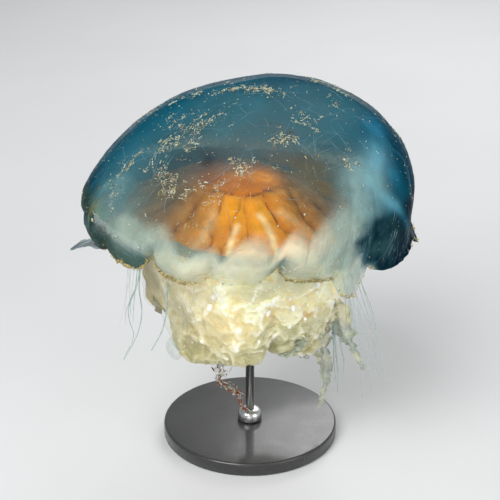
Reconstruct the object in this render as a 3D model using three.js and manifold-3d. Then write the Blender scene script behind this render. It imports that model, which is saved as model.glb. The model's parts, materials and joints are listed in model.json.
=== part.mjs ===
// A young lion's mane jellyfish (genus Cyanea), life size, as a display model on a stand: the bell's
// thick disc, its sixteen marginal lappets, the stomach with its radial folds, four oral arms, eight
// clusters of tentacles, and a plain round base with one rod.
// Millimetres, +Z up. The origin is the centre of the base's underside, and -Y is the animal's front.

import * as THREE from "three";
import { mergeVertices } from "three/addons/utils/BufferGeometryUtils.js";
import Module from "manifold-3d";

const wasm = await Module();
wasm.setup();

// ---------------------------------------------------------------- driving dimensions

const BELL_RADIUS = 90; // at the widest, just above the margin plane
const BELL_HEIGHT = 74; // from the margin plane up to the apex
const BELL_ROUNDNESS = 2.03; // superellipse exponent of the dome's profile: 2 is an ellipse
const BELL_CENTRE = [-4, 0, 138]; // the margin plane's centre
const BELL_LEAN = THREE.MathUtils.degToRad(4); // the bell's axis leans towards +X
const BELL_SLANT = 0.26; // and its layers slide towards +X by this much for each millimetre of height

const LAPPETS = 16; // number 1 is centred on +X, and they are counted anticlockwise from above
const LAPPET_TOP = 20; // the lappets begin this far above the margin plane
const LAPPET_ROOT_THICKNESS = 17;
const LAPPET_EDGE_THICKNESS = 1.6;
const LAPPET_BULGE = 2.6; // each lappet swells outwards between its clefts
const LAPPET_DROPS = [8, 9, 9, 8, 9, 10, 8, 9, 8.5, 9, 9.5, 8, 4.5, 4, 15, 2.5]; // below the margin plane
const LAPPET_CURLS = [-7, -2, 3, 6, 7, 6, 6, 6, 7, 7, 7, 8, 8, 10, 3, -3]; // inwards, at the free edge
const CLEFT_SHALLOW = 5;
const CLEFT_DEEP = 11;
const SHIFTED_CLEFT = 15; // the cleft before lappet number 15, which makes 14 narrow and 15 wide
const CLEFT_SHIFT = -0.5; // in lappet widths

const STOMACH_ROOF = 26; // underside of the bell over the stomach
const STOMACH_CENTRE_RADIUS = 30;
const STOMACH_RADIUS = 69;
const STOMACH_FLOOR = 2; // where the oral arms begin
const STOMACH_FLOOR_RADIUS = 50;
const LEDGE_HEIGHT = 8; // the ring under the stomach that the tentacles grow from
const LEDGE_RADII = [55, 67];
const FOLD_DEPTH = 1.8;

const ARM_RUFFLE = 0.05; // share of the radius that the ruffles stand out by
const ARM_INNER_RADIUS = 8; // the arms stand around the mouth, with the stand's rod in the middle

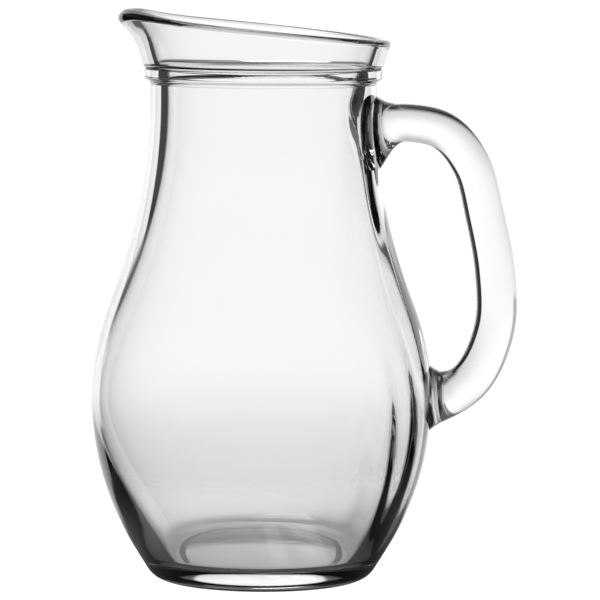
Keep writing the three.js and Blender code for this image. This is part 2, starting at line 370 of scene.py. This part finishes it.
# ---------------------------------------------------------------- handle
class CentreLine:
    """The bar's centre line: a centripetal Catmull-Rom curve, read by arc length."""

    SAMPLES = 900

    def __init__(self, points):
        chain = [Vector(p) for p in points]
        self.points = [2 * chain[0] - chain[1], *chain, 2 * chain[-1] - chain[-2]]
        self.table = [self.curve_point(k / self.SAMPLES) for k in range(self.SAMPLES + 1)]
        self.lengths = [0.0]
        for before, after in zip(self.table, self.table[1:]):
            self.lengths.append(self.lengths[-1] + (after - before).length)
        self.length = self.lengths[-1]

    def curve_point(self, share):
        spans = len(self.points) - 3
        span = min(int(share * spans), spans - 1)
        t = share * spans - span
        p0, p1, p2, p3 = self.points[span:span + 4]
        d0, d1, d2 = ((b - a).length ** 0.5 for a, b in ((p0, p1), (p1, p2), (p2, p3)))
        m1 = ((p1 - p0) / d0 - (p2 - p0) / (d0 + d1) + (p2 - p1) / d1) * d1
        m2 = ((p2 - p1) / d1 - (p3 - p1) / (d1 + d2) + (p3 - p2) / d2) * d1
        cubic = 2 * p1 - 2 * p2 + m1 + m2
        square = -3 * p1 + 3 * p2 - 2 * m1 - m2
        return cubic * t ** 3 + square * t ** 2 + m1 * t + p1

    def at(self, distance):
        """(point, unit tangent) at that distance along the line."""
        low, high = 0, self.SAMPLES
        while high - low > 1:
            middle = (low + high) // 2
            if self.lengths[middle] <= distance:
                low = middle
            else:
                high = middle
        run = self.lengths[high] - self.lengths[low]
        share = (low + (distance - self.lengths[low]) / run) / self.SAMPLES
        share = min(1.0, max(0.0, share))
        step = 1e-4
        ahead = self.curve_point(min(1.0, share + step))
        behind = self.curve_point(max(0.0, share - step))
        return self.curve_point(share), (ahead - behind).normalized()


def pad_flare(size, reach, distance):
    """Extra size of a pad's side at a distance along the bar from the wall."""
    share = max(0.0, 1 - distance / reach)
    return size * share * share


def wall_inset(point):
    """How far the centre line runs inside the wall at one of its end points."""
    return radius_at(OUTER_STATIONS, point[1]) - point[0]


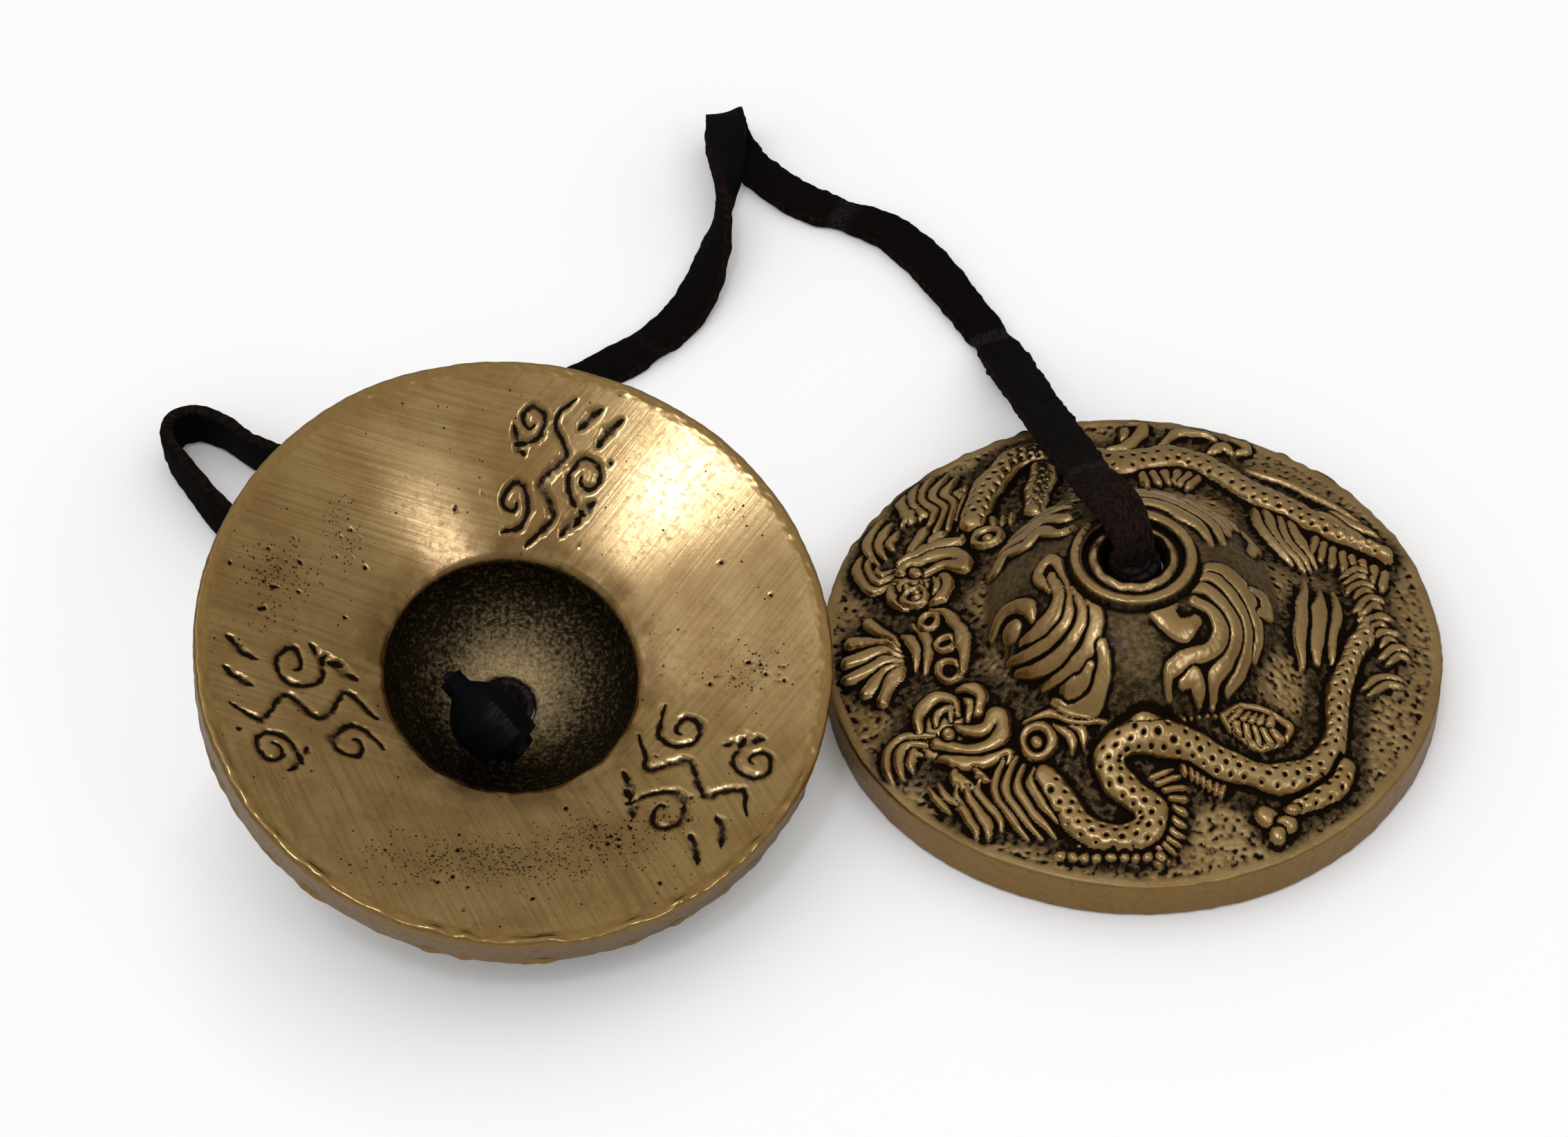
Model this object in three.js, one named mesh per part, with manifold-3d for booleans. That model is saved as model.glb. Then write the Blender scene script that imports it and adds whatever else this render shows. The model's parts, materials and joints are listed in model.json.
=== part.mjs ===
// Finger cymbals: two cast brass cymbals joined by one knotted leather strap, laid out on a table.
// Units are millimetres, +Z is up, and the table is the plane z = 0.
// The right cymbal lies on its rim, dome up. The left one lies on its dome, face up, with the strap
// running out from under it. The layout below is written from the right cymbal's centre, and the whole
// group is moved at the end so that its origin is the middle of its footprint.

import * as THREE from 'three';
import { mergeVertices } from 'three/addons/utils/BufferGeometryUtils.js';
import Module from 'manifold-3d';

const wasm = await Module();
wasm.setup();

// Cymbal
const RIM_RADIUS = 32.5;
const RIM_HEIGHT = 4.9;
const RIM_BEVEL = 0.25;
const RIM_FLAT = 1.3;
const DOME_RADIUS = 15.4;
const DOME_FOOT = 10.2;
const RING_RADIUS = 6.5;
const RING_TOP = 18.4;
const HOLE_RADIUS = 3.15;
const CUP_RADIUS = 13.1;
const CUP_EDGE = 7.6;
const CUP_CEILING = 15.6;
const CYMBAL_SIDES = 40;

// Strap
const STRAP_WIDTH = 5.3;
const STRAP_THICKNESS = 1.5;
const TABLE_GAP = 0.2;
const CREASE_GAP = 0.6;
const CREASE_TAPER = 0.9;
const CREASE_THICKNESS = 0.4;
const STEP = 1.6;

// Knot: a collar that sits on the hole, and the rolled cone beside it, whose wide end is at CONE_START, away
// from the hole and up from the collar's seat
const COLLAR_RADIUS = 4.3;
const CONE_START = new THREE.Vector3(-2.7, -4.1, -4.1);
const CONE_LENGTH = 7.6;
const CONE_RADIUS = 3.75;
const CONE_TAIL_RADIUS = 1.4;
const CONE_LEAN = 63;
const KNOT_SIDES = 24;
const SEAT_GAP = 0.3;

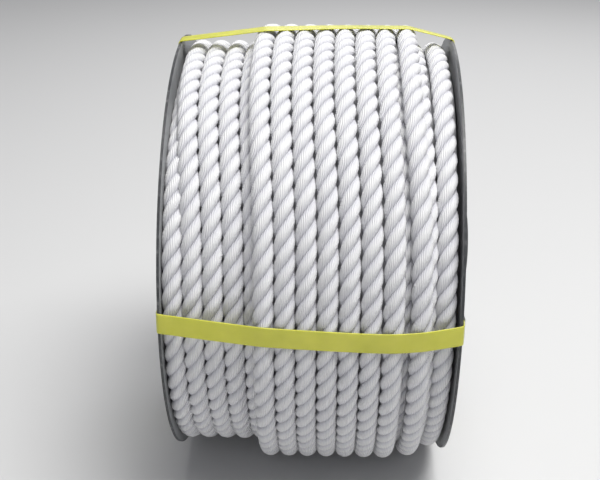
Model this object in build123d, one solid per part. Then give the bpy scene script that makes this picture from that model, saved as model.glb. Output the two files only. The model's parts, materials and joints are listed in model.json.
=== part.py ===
"""A reel of three-strand dock line, strapped for storage.

The reel's axis lies along X and the reel stands on its lowest strap, so the origin is under its middle,
on the floor. Angles about the axis are in degrees from +Y (the back): 90 is the top, 180 the front and
270 the bottom. The rope is wound with that angle growing along it. Lengths are in millimetres.
"""

from build123d import *
import math
import os

# Rope and its winding
ROPE_D = 16.0
LAYER_STEP = 14.0  # from one layer's turns to the next, which lie in its grooves
FULL_LAYERS = 3
UPPER_FIRST_X = 79.0  # middle of the first and last turns of the part layer on top
UPPER_LAST_X = -34.5
LAST_TURN_START, LAST_TURN_SWEEP = 70.0, 310.0
ROPE_SHARE_OF_SIDE = 0.5  # how far down its flank a turn of the part layer is full width

# Reel
REEL_WIDTH = 224.0  # between the flanges
BARREL_R = 132.0
BARREL_WALL = 2.0
FLANGE_R = 180.5
SHEET = 2.0
DISH_DEPTH = 5.0
SPIGOT_PLAY = 0.2
HUB_SEAT_R = 40.0
RIB_COUNT, RIB_R, RIB_L, RIB_W, RIB_H, RIB_TAPER = 8, 87.0, 46.0, 12.0, 2.5, 30.0

# Hubs for a spindle
BORE_R = 26.0
BOSS_R = 34.0
HUB_FLANGE_R = 54.0
HUB_FLANGE_T = 4.0
BOSS_END_X = 133.0
HUB_INNER_X = 98.0
RIVET_COUNT, RIVET_PCR, RIVET_R = 6, 47.0, 2.5

# Tie rods
ROD_COUNT, ROD_PCR, ROD_R = 4, 87.0, 5.0
ROD_HOLE_R = 5.5
WASHER_R, WASHER_T = 10.5, 2.0
NUT_AF, NUT_T = 17.0, 8.0
ROD_PROUD = 3.0

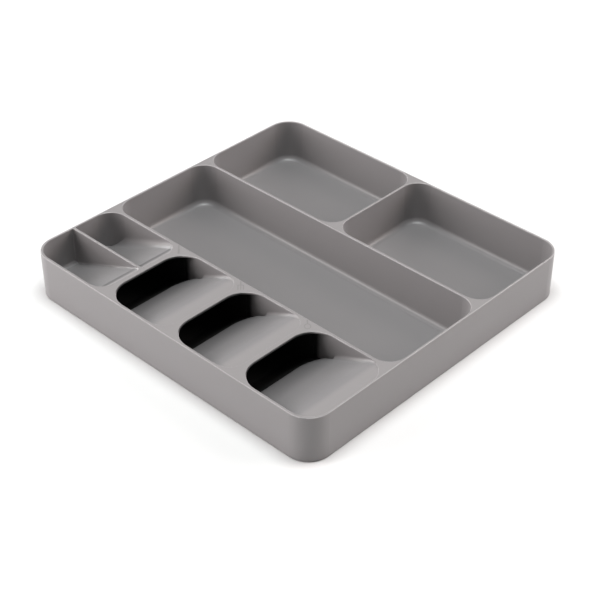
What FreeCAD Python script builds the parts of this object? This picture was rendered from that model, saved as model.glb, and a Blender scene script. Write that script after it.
= = = =
◆ Written task:
Can you write out the lines above, from the first one through the one containing "the animal's front.", exactly as they appear and nothing more?

◆ Response to the exercise:
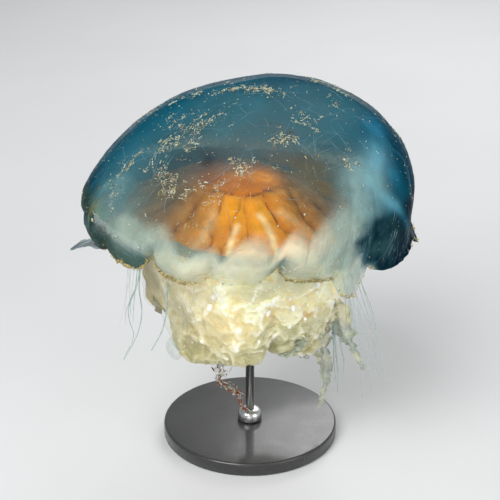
Reconstruct the object in this render as a 3D model using three.js and manifold-3d. Then write the Blender scene script behind this render. It imports that model, which is saved as model.glb. The model's parts, materials and joints are listed in model.json.
=== part.mjs ===
// A young lion's mane jellyfish (genus Cyanea), life size, as a display model on a stand: the bell's
// thick disc, its sixteen marginal lappets, the stomach with its radial folds, four oral arms, eight
// clusters of tentacles, and a plain round base with one rod.
// Millimetres, +Z up. The origin is the centre of the base's underside, and -Y is the animal's front.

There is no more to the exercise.